◆ **Data excerpts**:
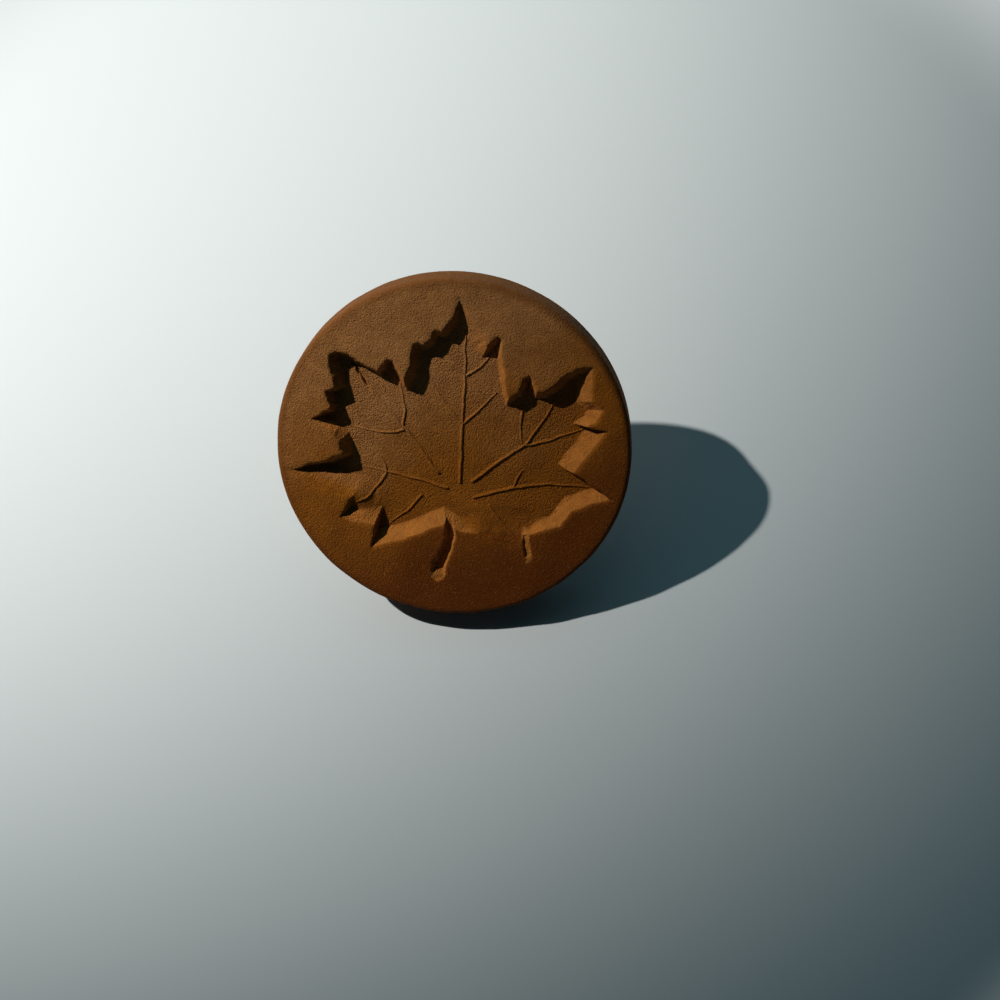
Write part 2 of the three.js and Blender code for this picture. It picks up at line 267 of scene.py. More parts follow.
# %% [markdown]
# ## How deep each point lies
# The leaf was pressed with a carved die, so its walls slope as planes and its floor is nearly level. A
# point's height above the foot of each side's plane tells how far down that wall it is, and the least of
# these is the wall it lies on. Where clay juts into the leaf, two planes meet in a crease, and there the
# lower plane counts. The depth is read across the leaf from a few known places, and in two places the
# die has pressed less. A worn wall melts softly into the walls beside it. The stem, the barb and the
# scratch are grooves: their depth follows from the distance to their middle line, each side can be steep
# or flat, and their floors run out to the face at the lower end. The face itself is a little domed.

# %% The height of the face
# The leaf's depth in millimetres at four places across it
DEPTH_ACROSS = ((-17, 0, 9, 17), (1.95, 1.64, 1.5, 1.8))
# Where the die pressed less: x, y, how far it reaches, and the share of the depth that is missing
LIFTED = ((-13.6, -7.7, 2.5, 0.52), (3.8, -10.3, 3.2, 0.42))
WALL_RUN = 2
FOOT_ROUND = 0.12
MITRE_LIMIT = 1.6
LIP_ROUND = 0.16
LIP_SAG = 0.06
FACE_CROWN = 0.6
FACE_WAVE = 0.045
FLOOR_WAVE = 0.05
WAVE_LENGTH = 7
WEAR_SOFTNESS = 0.1
LIP_SOFTNESS = 0.4
GROOVE_STEP = 0.3
BATCH = 20000
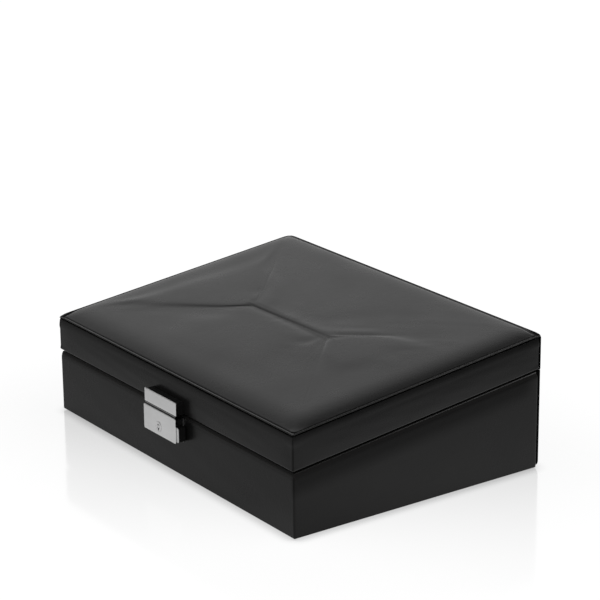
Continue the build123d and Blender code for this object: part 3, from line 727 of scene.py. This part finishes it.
def back_panel(name, half, span, low, high, lower_corner, upper_corner):
    """A panel that faces the back: rings of its outline seen from behind, from its inner to its outer face.

    span is its (near, far) depths, and low and high give its lower and upper edge's height at a depth.
    The far edge is rounded by an arc, the back swells by the sine of its inset's share, and the edge
    is painted.
    """
    rounding = 0.6
    steps = [(0.3, span[0]), (0.0, span[0] + 0.1), (0.0, span[1] - rounding)]
    arc = arc_steps((rounding, 0.0), rounding, 165, 90, 5)
    steps += [(inset, span[1] - rounding + rise) for inset, rise in arc]
    edge_rings = 6
    for inset in (1.5, 3, 6, 10, 14):
        steps.append((inset, span[1] + 0.12 * math.sin(math.pi / 2 * min(inset / 12, 1))))
    rings, painted = [], []
    for number, (inset, y) in enumerate(steps):
        depth = (low(span[0]), high(y))
        inset = min(inset, (depth[1] - depth[0]) / 2 - 0.3)
        flat = outline(half, depth, (lower_corner, upper_corner), inset)[0]
        rings.append(np.column_stack([-flat[:, 0], np.full(len(flat), y), flat[:, 1]]))
        painted.append(np.full(len(flat), 1.0 if number < edge_rings else 0.0))
    piece = skin(name, np.array(rings), crisp=60)
    mark(piece, "rubbed", np.zeros(len(piece.data.vertices)))
    piece.data.materials.append(NAPPA)
    piece.data.materials.append(EDGE_PAINT_AND_SHADE)
    painted = np.concatenate(painted)
    for face in piece.data.polygons:
        if len(face.vertices) == 4 and painted[list(face.vertices)].min() > 0.5:
            face.material_index = 1
    return piece


base_panel = back_panel(
    "base_back_leather",
    BASE_HALF - PANEL_SHY,
    (88.9, 90.6),
    lambda y: SOLE_Z,
    lambda y: seam_z(y, 0.0),
    lower_corner=4.0,
    upper_corner=0.4,
)
fitted(base_panel, "base", "leather", "base_back_panel")
lid_panel = back_panel(
    "lid_back_leather",
    LID_HALF - PANEL_SHY,
    (89.75, 90.7),
    lambda y: seam_z(y, 0.25),
    lambda y: top_z(y, -1.0),
    lower_corner=0.4,
    upper_corner=1.2,
)
fitted(lid_panel, "lid", "leather", "lid_back_panel")

# Linings, dividers and the floor pad

rings = []
lining_steps = [(0.0, BOARD_Z, None), (0.0, None, -0.9)]
lining_steps += [(i, None, r) for i, r in arc_steps((0.9, -0.9), 0.9, 165, 15, 9)]
lining_steps += [(1.8, None, -0.9), (1.8, None, -14.0), (1.8, BOARD_Z, None)]
for inset, height, rise in lining_steps:
    flat = outline(123.4, (-84.4, 82.9), (0.5, 0.5), inset, (40, 30), 4)[0]
    z = np.full(len(flat), height) if rise is None else seam_z(flat[:, 1], 2.9 + rise)
    rings.append(np.column_stack([flat, z]))
walls = skin("suede_wall_lining", np.array(rings), loop=True, crisp=50)
fitted(walls, "base", "suede", "lining_front", "lining_back", "lining_left", "lining_right")

ROOM_X = 121.6
ROOM_Y = (-82.6, 81.1)
LONG_Y = (-8.0, -6.0)
RING_X = (20.0, 22.0)
RIGHT_Y = -45.3
BACK_X = ROOM_X / 3


def bar(name, across, stations, along_x, section):
    """A bar along one axis: at each station, section gives its cross-section's ring, across and up."""
    rings = []
    for station in stations:
        ring = section(station)
        level = np.full(len(ring), station)
        if along_x:
            rings.append(np.column_stack([level, ring[:, 0] + across, ring[:, 1]]))
        else:
            rings.append(np.column_stack([across - ring[:, 0], level, ring[:, 1]]))
    return skin(name, np.array(rings), crisp=50)


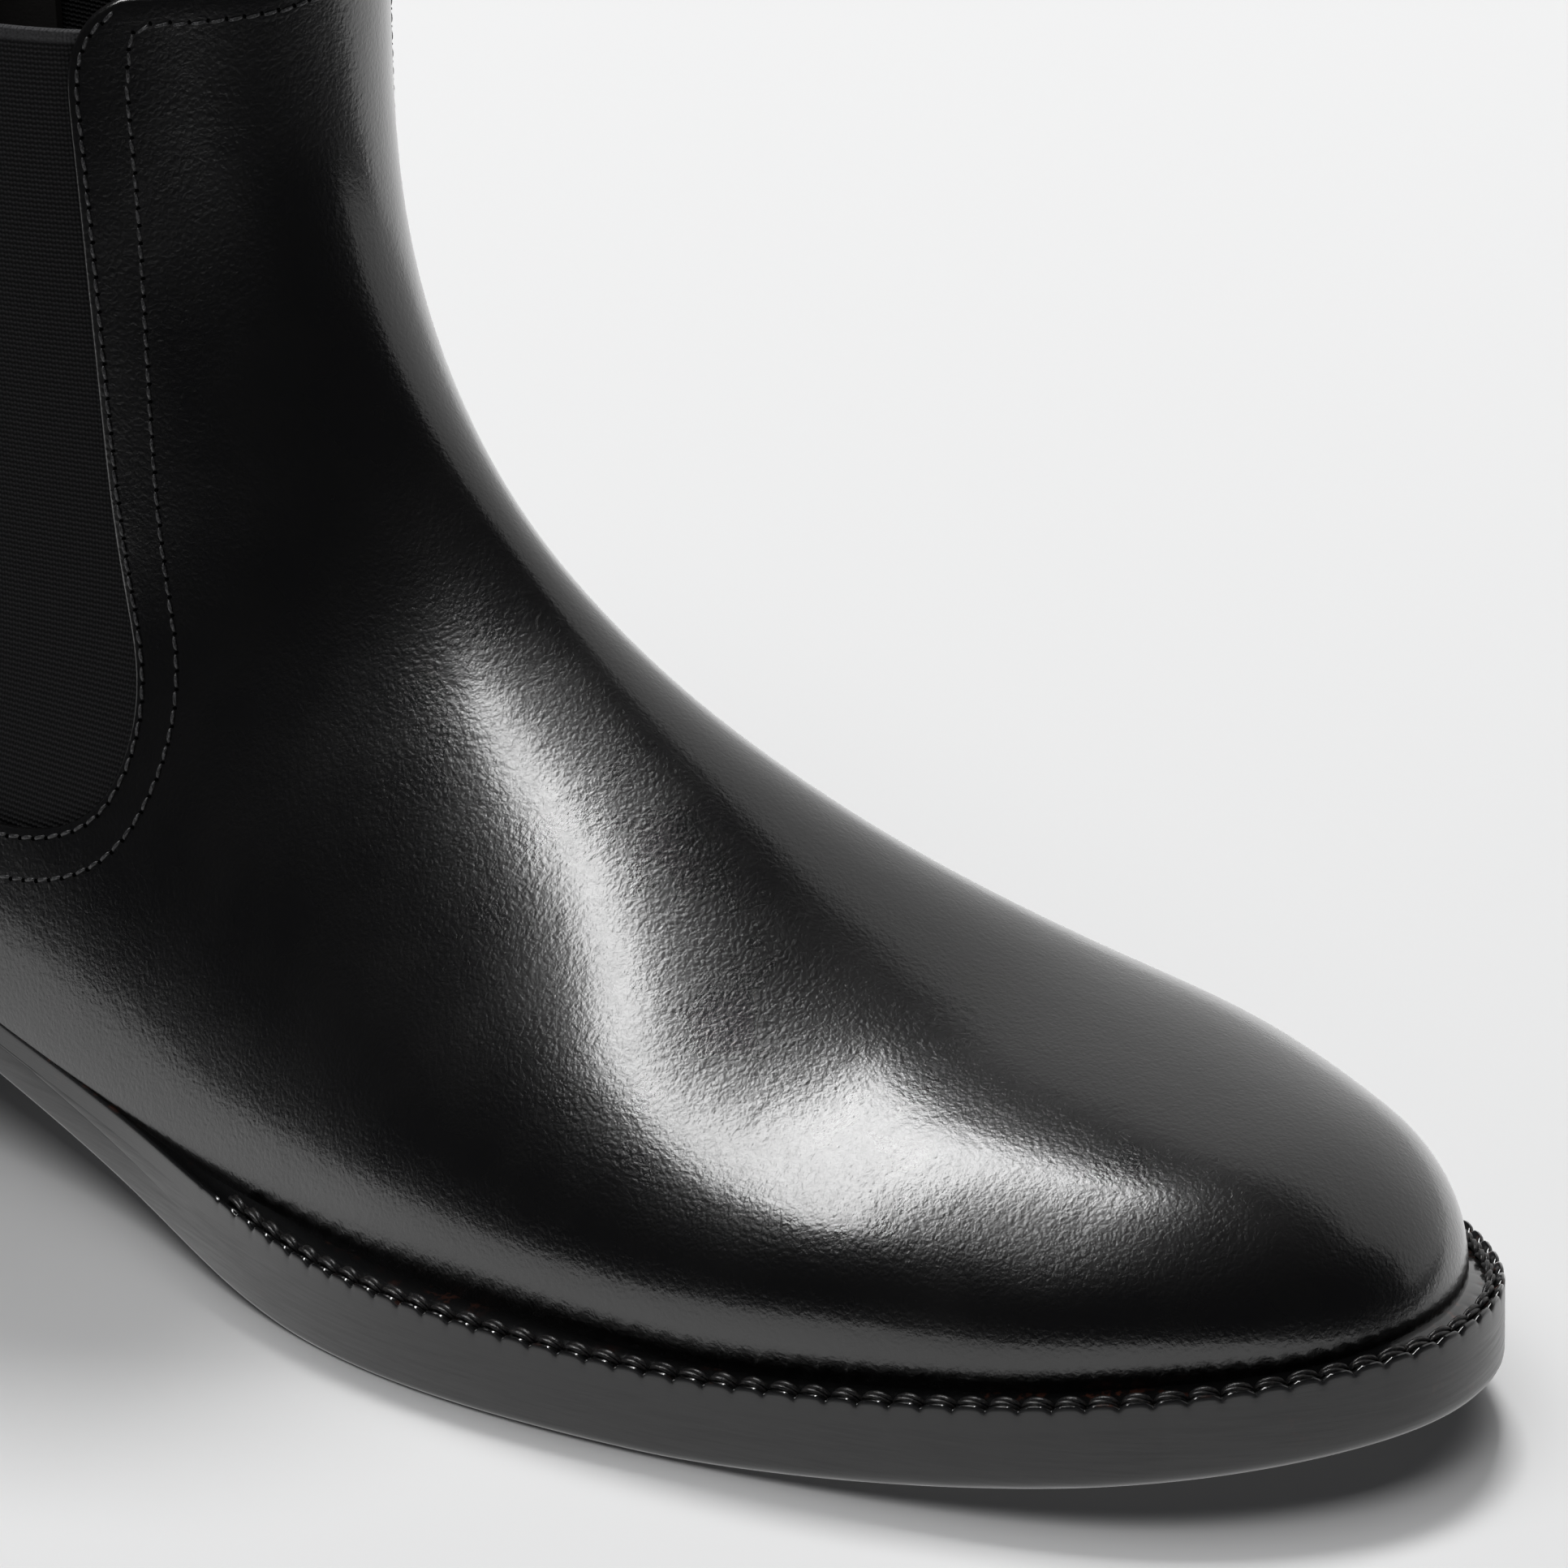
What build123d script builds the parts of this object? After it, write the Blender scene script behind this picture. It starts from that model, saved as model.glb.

◆ **Problem details**:
Write out all of the records once more, exactly.

◆ **Final answer**:
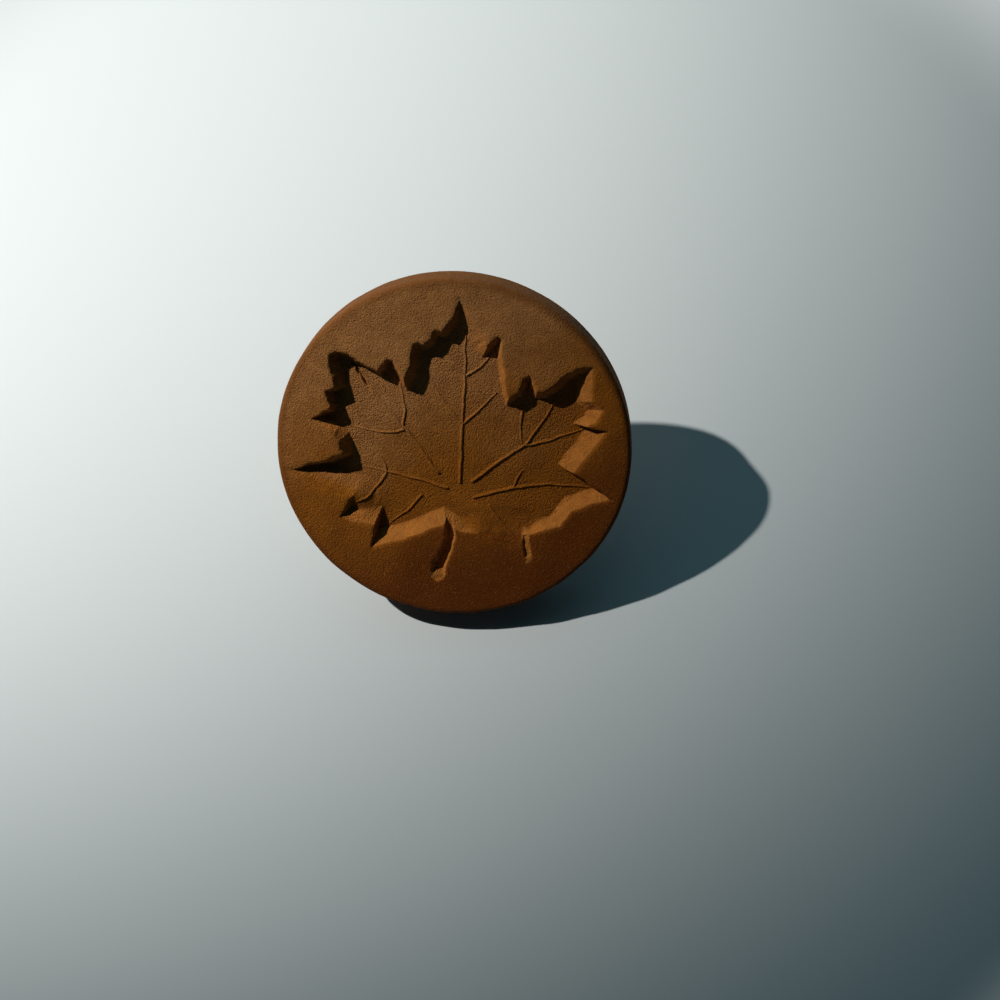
Write part 2 of the three.js and Blender code for this picture. It picks up at line 267 of scene.py. More parts follow.
# %% [markdown]
# ## How deep each point lies
# The leaf was pressed with a carved die, so its walls slope as planes and its floor is nearly level. A
# point's height above the foot of each side's plane tells how far down that wall it is, and the least of
# these is the wall it lies on. Where clay juts into the leaf, two planes meet in a crease, and there the
# lower plane counts. The depth is read across the leaf from a few known places, and in two places the
# die has pressed less. A worn wall melts softly into the walls beside it. The stem, the barb and the
# scratch are grooves: their depth follows from the distance to their middle line, each side can be steep
# or flat, and their floors run out to the face at the lower end. The face itself is a little domed.

# %% The height of the face
# The leaf's depth in millimetres at four places across it
DEPTH_ACROSS = ((-17, 0, 9, 17), (1.95, 1.64, 1.5, 1.8))
# Where the die pressed less: x, y, how far it reaches, and the share of the depth that is missing
LIFTED = ((-13.6, -7.7, 2.5, 0.52), (3.8, -10.3, 3.2, 0.42))
WALL_RUN = 2
FOOT_ROUND = 0.12
MITRE_LIMIT = 1.6
LIP_ROUND = 0.16
LIP_SAG = 0.06
FACE_CROWN = 0.6
FACE_WAVE = 0.045
FLOOR_WAVE = 0.05
WAVE_LENGTH = 7
WEAR_SOFTNESS = 0.1
LIP_SOFTNESS = 0.4
GROOVE_STEP = 0.3
BATCH = 20000
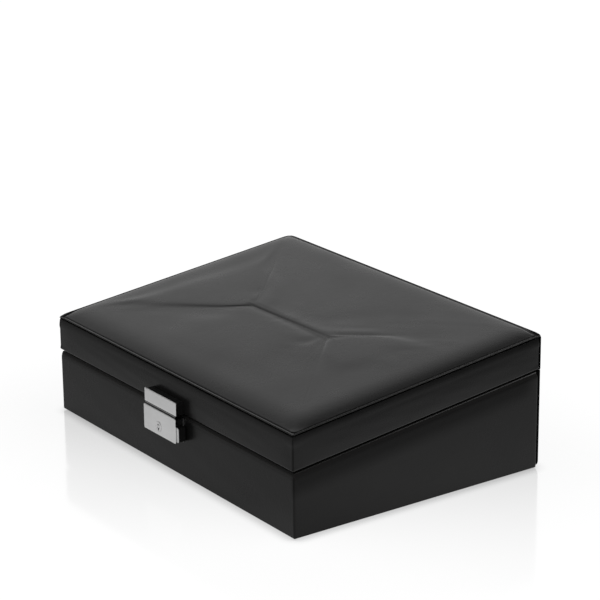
Continue the build123d and Blender code for this object: part 3, from line 727 of scene.py. This part finishes it.
def back_panel(name, half, span, low, high, lower_corner, upper_corner):
    """A panel that faces the back: rings of its outline seen from behind, from its inner to its outer face.

    span is its (near, far) depths, and low and high give its lower and upper edge's height at a depth.
    The far edge is rounded by an arc, the back swells by the sine of its inset's share, and the edge
    is painted.
    """
    rounding = 0.6
    steps = [(0.3, span[0]), (0.0, span[0] + 0.1), (0.0, span[1] - rounding)]
    arc = arc_steps((rounding, 0.0), rounding, 165, 90, 5)
    steps += [(inset, span[1] - rounding + rise) for inset, rise in arc]
    edge_rings = 6
    for inset in (1.5, 3, 6, 10, 14):
        steps.append((inset, span[1] + 0.12 * math.sin(math.pi / 2 * min(inset / 12, 1))))
    rings, painted = [], []
    for number, (inset, y) in enumerate(steps):
        depth = (low(span[0]), high(y))
        inset = min(inset, (depth[1] - depth[0]) / 2 - 0.3)
        flat = outline(half, depth, (lower_corner, upper_corner), inset)[0]
        rings.append(np.column_stack([-flat[:, 0], np.full(len(flat), y), flat[:, 1]]))
        painted.append(np.full(len(flat), 1.0 if number < edge_rings else 0.0))
    piece = skin(name, np.array(rings), crisp=60)
    mark(piece, "rubbed", np.zeros(len(piece.data.vertices)))
    piece.data.materials.append(NAPPA)
    piece.data.materials.append(EDGE_PAINT_AND_SHADE)
    painted = np.concatenate(painted)
    for face in piece.data.polygons:
        if len(face.vertices) == 4 and painted[list(face.vertices)].min() > 0.5:
            face.material_index = 1
    return piece


base_panel = back_panel(
    "base_back_leather",
    BASE_HALF - PANEL_SHY,
    (88.9, 90.6),
    lambda y: SOLE_Z,
    lambda y: seam_z(y, 0.0),
    lower_corner=4.0,
    upper_corner=0.4,
)
fitted(base_panel, "base", "leather", "base_back_panel")
lid_panel = back_panel(
    "lid_back_leather",
    LID_HALF - PANEL_SHY,
    (89.75, 90.7),
    lambda y: seam_z(y, 0.25),
    lambda y: top_z(y, -1.0),
    lower_corner=0.4,
    upper_corner=1.2,
)
fitted(lid_panel, "lid", "leather", "lid_back_panel")

# Linings, dividers and the floor pad

rings = []
lining_steps = [(0.0, BOARD_Z, None), (0.0, None, -0.9)]
lining_steps += [(i, None, r) for i, r in arc_steps((0.9, -0.9), 0.9, 165, 15, 9)]
lining_steps += [(1.8, None, -0.9), (1.8, None, -14.0), (1.8, BOARD_Z, None)]
for inset, height, rise in lining_steps:
    flat = outline(123.4, (-84.4, 82.9), (0.5, 0.5), inset, (40, 30), 4)[0]
    z = np.full(len(flat), height) if rise is None else seam_z(flat[:, 1], 2.9 + rise)
    rings.append(np.column_stack([flat, z]))
walls = skin("suede_wall_lining", np.array(rings), loop=True, crisp=50)
fitted(walls, "base", "suede", "lining_front", "lining_back", "lining_left", "lining_right")

ROOM_X = 121.6
ROOM_Y = (-82.6, 81.1)
LONG_Y = (-8.0, -6.0)
RING_X = (20.0, 22.0)
RIGHT_Y = -45.3
BACK_X = ROOM_X / 3


def bar(name, across, stations, along_x, section):
    """A bar along one axis: at each station, section gives its cross-section's ring, across and up."""
    rings = []
    for station in stations:
        ring = section(station)
        level = np.full(len(ring), station)
        if along_x:
            rings.append(np.column_stack([level, ring[:, 0] + across, ring[:, 1]]))
        else:
            rings.append(np.column_stack([across - ring[:, 0], level, ring[:, 1]]))
    return skin(name, np.array(rings), crisp=50)


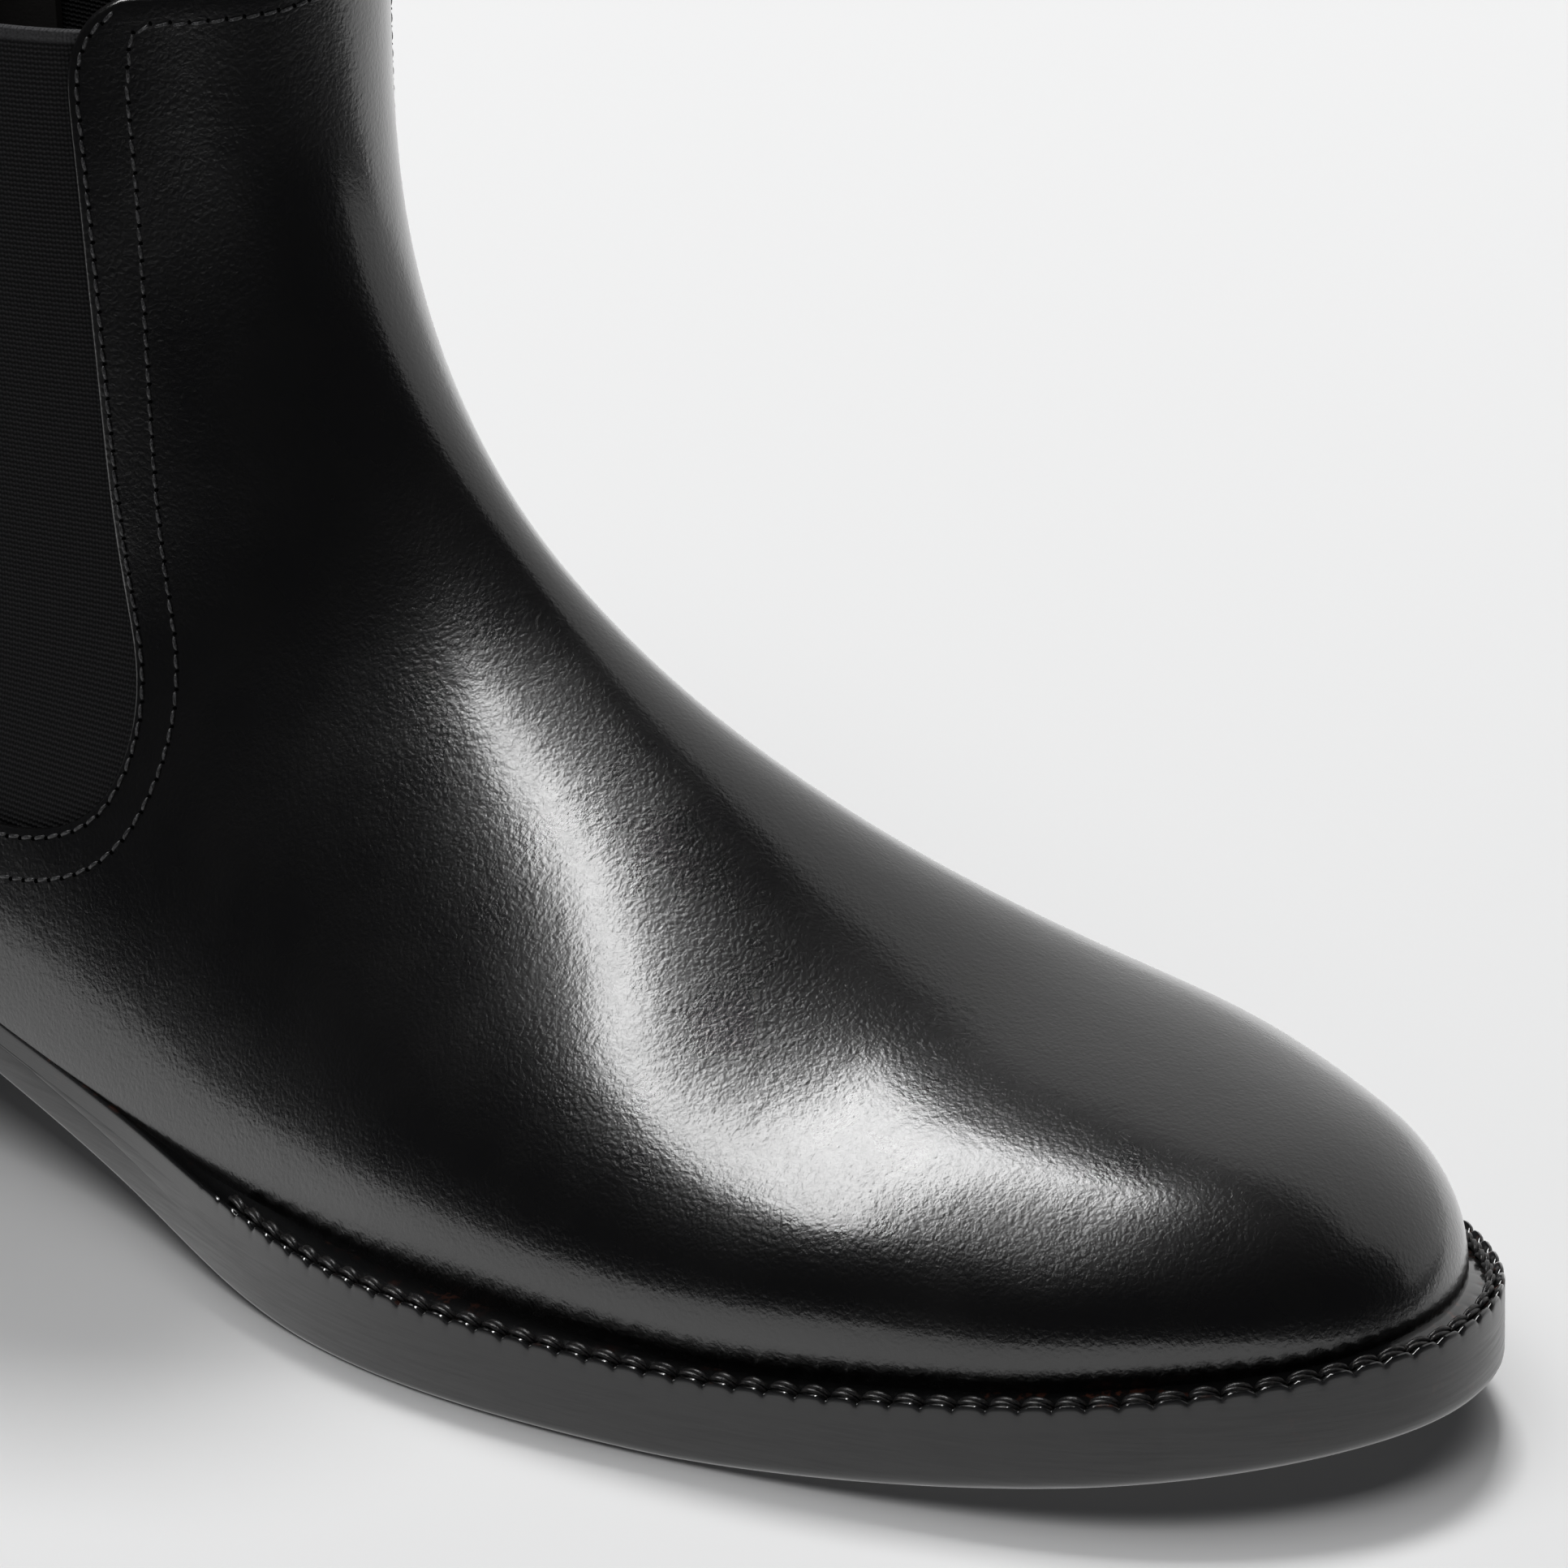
What build123d script builds the parts of this object? After it, write the Blender scene script behind this picture. It starts from that model, saved as model.glb.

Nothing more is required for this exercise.